§ WORK INSTRUCTIONS
Every line below must be reproduced exactly. Copy them all.

§ RECORDED INFORMATION
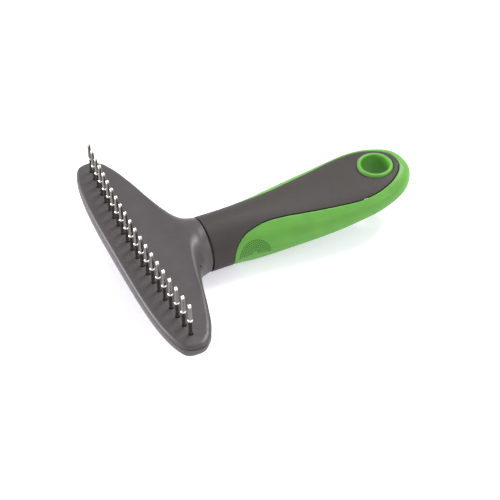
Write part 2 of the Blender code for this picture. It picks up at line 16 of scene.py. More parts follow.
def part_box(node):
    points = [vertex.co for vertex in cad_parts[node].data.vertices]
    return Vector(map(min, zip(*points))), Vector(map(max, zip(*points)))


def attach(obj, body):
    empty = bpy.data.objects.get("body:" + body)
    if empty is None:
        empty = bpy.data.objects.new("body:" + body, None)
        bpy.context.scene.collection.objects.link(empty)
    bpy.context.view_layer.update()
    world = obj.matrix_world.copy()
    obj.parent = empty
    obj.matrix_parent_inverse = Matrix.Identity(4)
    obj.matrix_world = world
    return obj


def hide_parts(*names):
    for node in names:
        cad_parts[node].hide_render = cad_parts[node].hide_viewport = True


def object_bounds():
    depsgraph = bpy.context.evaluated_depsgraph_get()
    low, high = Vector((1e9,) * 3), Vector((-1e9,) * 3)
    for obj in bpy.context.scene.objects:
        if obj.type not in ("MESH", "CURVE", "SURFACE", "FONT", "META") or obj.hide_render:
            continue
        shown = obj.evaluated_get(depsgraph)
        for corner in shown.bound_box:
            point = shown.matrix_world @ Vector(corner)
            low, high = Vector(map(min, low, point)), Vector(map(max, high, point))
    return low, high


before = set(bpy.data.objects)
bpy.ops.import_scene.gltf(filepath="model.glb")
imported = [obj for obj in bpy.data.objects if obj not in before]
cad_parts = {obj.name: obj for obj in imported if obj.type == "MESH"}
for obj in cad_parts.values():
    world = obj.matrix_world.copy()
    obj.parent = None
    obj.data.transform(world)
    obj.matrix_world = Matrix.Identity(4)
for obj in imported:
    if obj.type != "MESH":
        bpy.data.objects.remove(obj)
CAD_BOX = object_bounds()

MM = 0.001

# Head, as in the CAD model.
FRONT_X = CAD_BOX[0].x
BUTT_X = CAD_BOX[1].x
HEAD_HALF_WIDTH = 68.0 * MM
FACE_Z = 25.0 * MM
NECK_X = -34.7 * MM
NECK_R = 13.5 * MM
HEAD_END_X = -66.2 * MM
FRONT_SPAN = 68.8 * MM
FRONT_POWER_Y = 3.6
FRONT_POWER_X = 2.5
RIM_TOP_R = 2.0 * MM
RIM_LOW_R = 4.5 * MM
RIM_LOW_POWER = 3.0
RIM_Z = 23.0 * MM
WING_BOTTOM_Z = 15.2 * MM
WING_TIP_RISE = 2.2 * MM
KEEL_DROP = 0.9 * MM
KEEL_SPREAD = 16.0 * MM
KEEL_SPREAD_AT_NECK = 76.0 * MM
# Shares of the way from the front edge to the neck where the head's sections change.
KEEL_FROM = 0.22
KEEL_TO = 0.72
KEEL_WIDENS_FROM = 0.7
KEEL_FILLS_FROM = 0.8
RIM_ROUNDS_FROM = 0.62
MIDDLE_DROPS_FROM = 0.6
TOP_RISES_FROM = 0.55
MAX_STRETCH = 3.4
STRETCH_STEP = 0.02
MITRE_POWER = 8.0
COVER_NOTCH_X = -9.0 * MM
COVER_NOTCH_R = 36.0 * MM
NOTCH_BLEND = 12.0 * MM
LEAST_SLOPE = 0.15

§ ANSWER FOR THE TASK
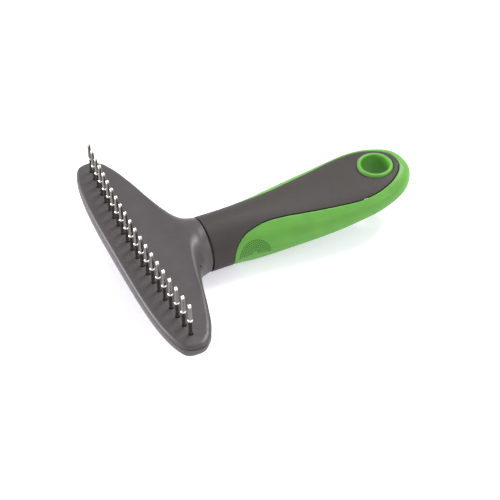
Write part 2 of the Blender code for this picture. It picks up at line 16 of scene.py. More parts follow.
def part_box(node):
    points = [vertex.co for vertex in cad_parts[node].data.vertices]
    return Vector(map(min, zip(*points))), Vector(map(max, zip(*points)))


def attach(obj, body):
    empty = bpy.data.objects.get("body:" + body)
    if empty is None:
        empty = bpy.data.objects.new("body:" + body, None)
        bpy.context.scene.collection.objects.link(empty)
    bpy.context.view_layer.update()
    world = obj.matrix_world.copy()
    obj.parent = empty
    obj.matrix_parent_inverse = Matrix.Identity(4)
    obj.matrix_world = world
    return obj


def hide_parts(*names):
    for node in names:
        cad_parts[node].hide_render = cad_parts[node].hide_viewport = True


def object_bounds():
    depsgraph = bpy.context.evaluated_depsgraph_get()
    low, high = Vector((1e9,) * 3), Vector((-1e9,) * 3)
    for obj in bpy.context.scene.objects:
        if obj.type not in ("MESH", "CURVE", "SURFACE", "FONT", "META") or obj.hide_render:
            continue
        shown = obj.evaluated_get(depsgraph)
        for corner in shown.bound_box:
            point = shown.matrix_world @ Vector(corner)
            low, high = Vector(map(min, low, point)), Vector(map(max, high, point))
    return low, high


before = set(bpy.data.objects)
bpy.ops.import_scene.gltf(filepath="model.glb")
imported = [obj for obj in bpy.data.objects if obj not in before]
cad_parts = {obj.name: obj for obj in imported if obj.type == "MESH"}
for obj in cad_parts.values():
    world = obj.matrix_world.copy()
    obj.parent = None
    obj.data.transform(world)
    obj.matrix_world = Matrix.Identity(4)
for obj in imported:
    if obj.type != "MESH":
        bpy.data.objects.remove(obj)
CAD_BOX = object_bounds()

MM = 0.001

# Head, as in the CAD model.
FRONT_X = CAD_BOX[0].x
BUTT_X = CAD_BOX[1].x
HEAD_HALF_WIDTH = 68.0 * MM
FACE_Z = 25.0 * MM
NECK_X = -34.7 * MM
NECK_R = 13.5 * MM
HEAD_END_X = -66.2 * MM
FRONT_SPAN = 68.8 * MM
FRONT_POWER_Y = 3.6
FRONT_POWER_X = 2.5
RIM_TOP_R = 2.0 * MM
RIM_LOW_R = 4.5 * MM
RIM_LOW_POWER = 3.0
RIM_Z = 23.0 * MM
WING_BOTTOM_Z = 15.2 * MM
WING_TIP_RISE = 2.2 * MM
KEEL_DROP = 0.9 * MM
KEEL_SPREAD = 16.0 * MM
KEEL_SPREAD_AT_NECK = 76.0 * MM
# Shares of the way from the front edge to the neck where the head's sections change.
KEEL_FROM = 0.22
KEEL_TO = 0.72
KEEL_WIDENS_FROM = 0.7
KEEL_FILLS_FROM = 0.8
RIM_ROUNDS_FROM = 0.62
MIDDLE_DROPS_FROM = 0.6
TOP_RISES_FROM = 0.55
MAX_STRETCH = 3.4
STRETCH_STEP = 0.02
MITRE_POWER = 8.0
COVER_NOTCH_X = -9.0 * MM
COVER_NOTCH_R = 36.0 * MM
NOTCH_BLEND = 12.0 * MM
LEAST_SLOPE = 0.15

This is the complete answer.